The springy “boost” midsole, protective TPU plate and heavy rubber overlays on the upper guard feet from rocks and sharp branches. Testers liked the shoe’s stability, especially in the deep heel pocket, though some found the midsole and upper overly rigid. The midsole stiffness also limited agility and ground feel on twisting singletrack; this is a shoe for rolling over terrain like a tank.

Best For: Technical trails and mud, wet grass, snow and ice.

Fit: Secure in the heel and midfoot, though the fit is a little long in the forefoot; consider sizing down.

>More spring 2015 trail-running shoes


Tester Raves

“The thing I loved about these shoes is the overall protection of the upper. There are few vulnerable places for my foot to get punctured by a branch or sharp rock.”
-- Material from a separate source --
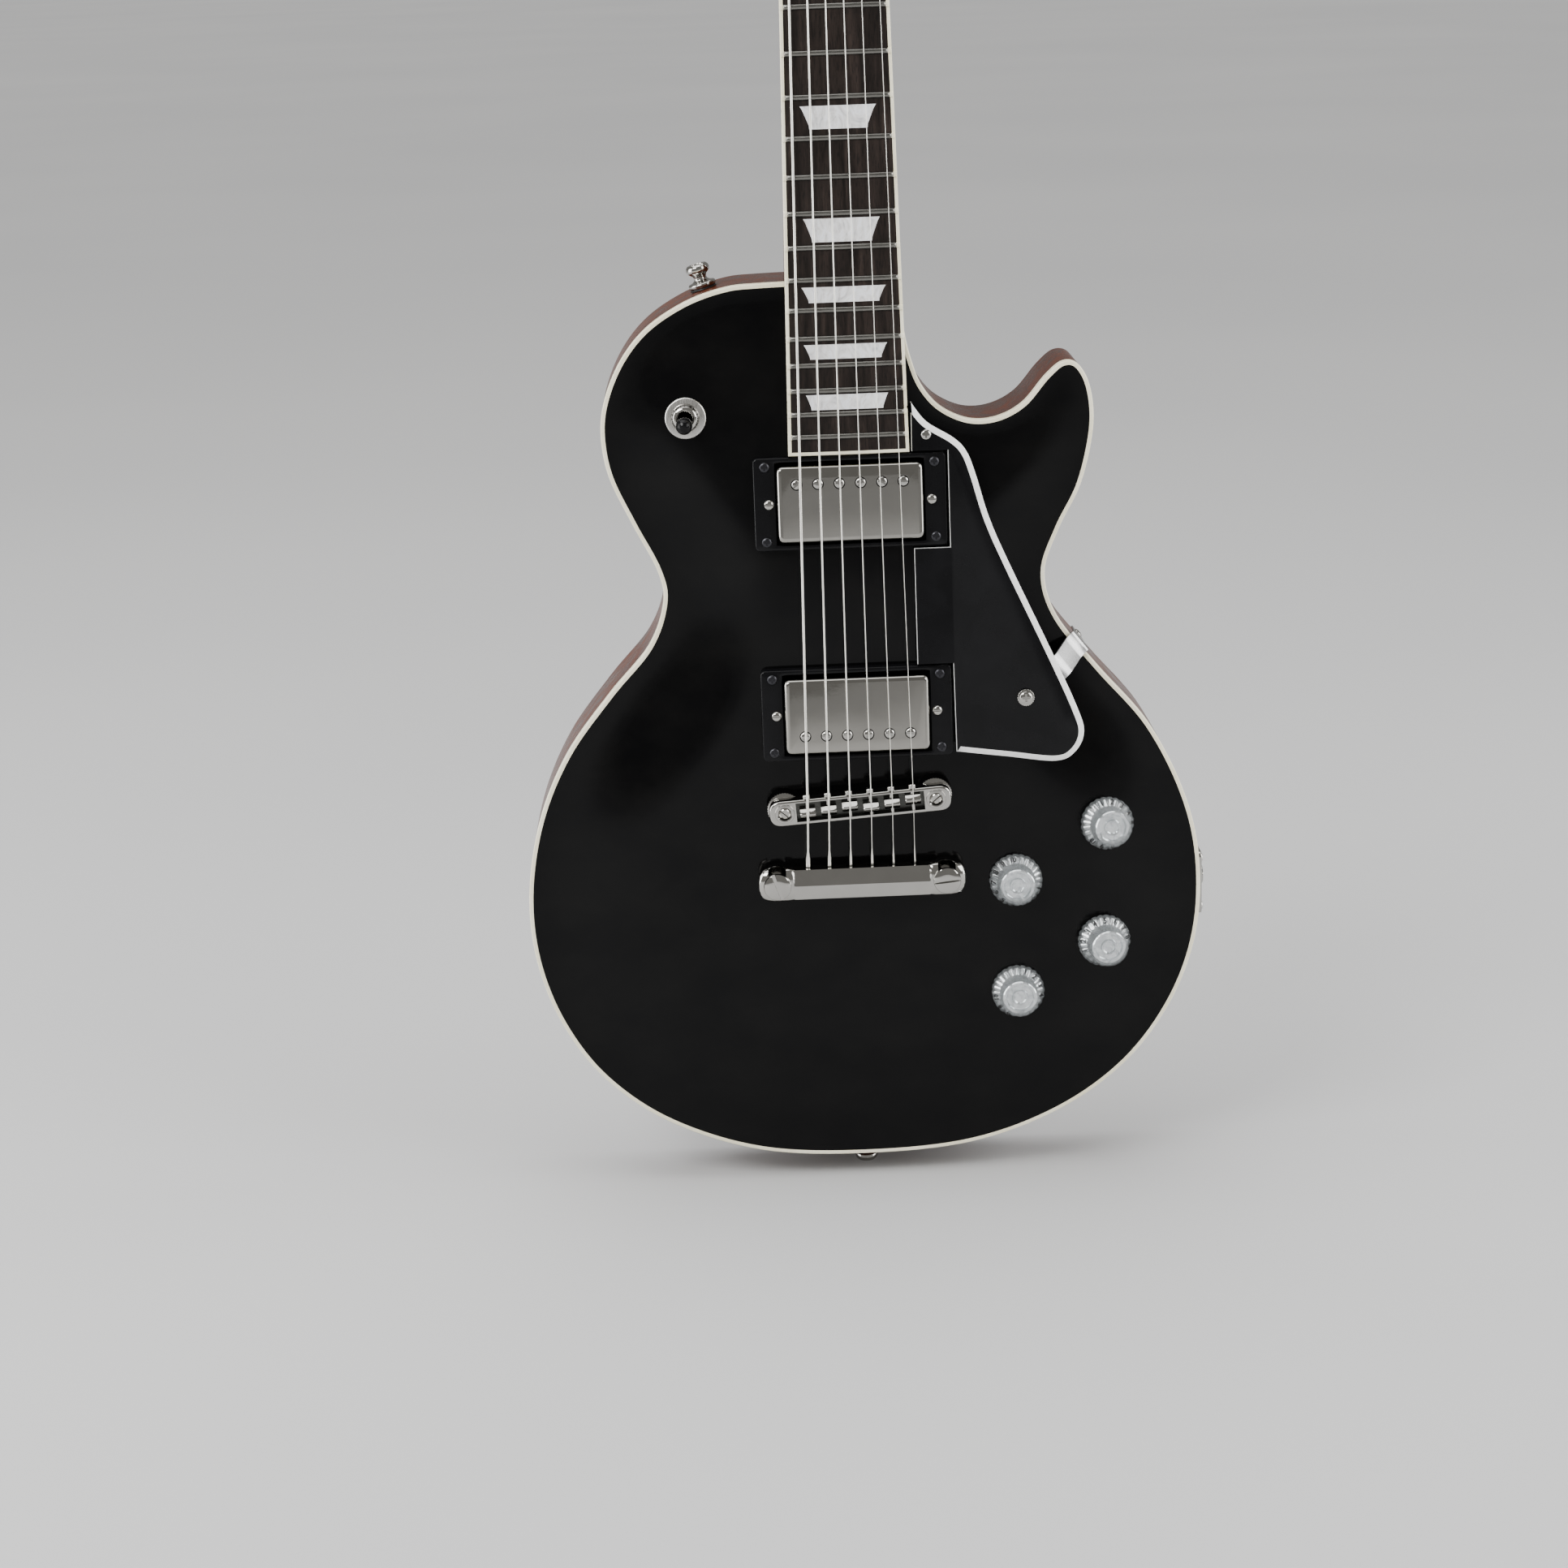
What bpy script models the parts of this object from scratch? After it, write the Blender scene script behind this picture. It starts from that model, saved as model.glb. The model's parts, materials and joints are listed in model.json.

—Jonathan Loewus-Deitch, Washington, DC

“It felt as though I had the sturdiness of a hiking boot but the weight of a running shoe.”

—Bonnie Mason, Scottsdale, AZ

“A great winter trail shoe, with a significant amount of rubber that sheds water and mud.”

—Jason A. Miller, Austin, TX

 

Testers on Tread

“The tread isn’t ideal for roads and hard-packed surfaces, but it’s the best for anything snow, ice, mud, sloppiness or grass.”

—Jonathan Loewus-Deitch, Washington, DC

“These things are trail machines. They eat up the trail with amazing traction, and are amazing at cutting through and shedding muck.”

—Jason A. Miller, Austin, TX

 

Testers on Downsides

“The design of the tongue, plastic-edged entrance and cupped back just didn’t feel good on my ankle, heel and Achilles.”

—Jonathan Loewus-Deitch, Washington, DC

“The large amounts of rubber on the upper and overlays made them overly rigid. I hoped they would break in, but it never happened. A few miles into each run, my small toes would begin to hurt from flex points.”

—Jason A. Miller, Austin, TX

“There’s a small problem with the vents being too close to the edges of the sole, which allowed several small puddles to soak my foot.”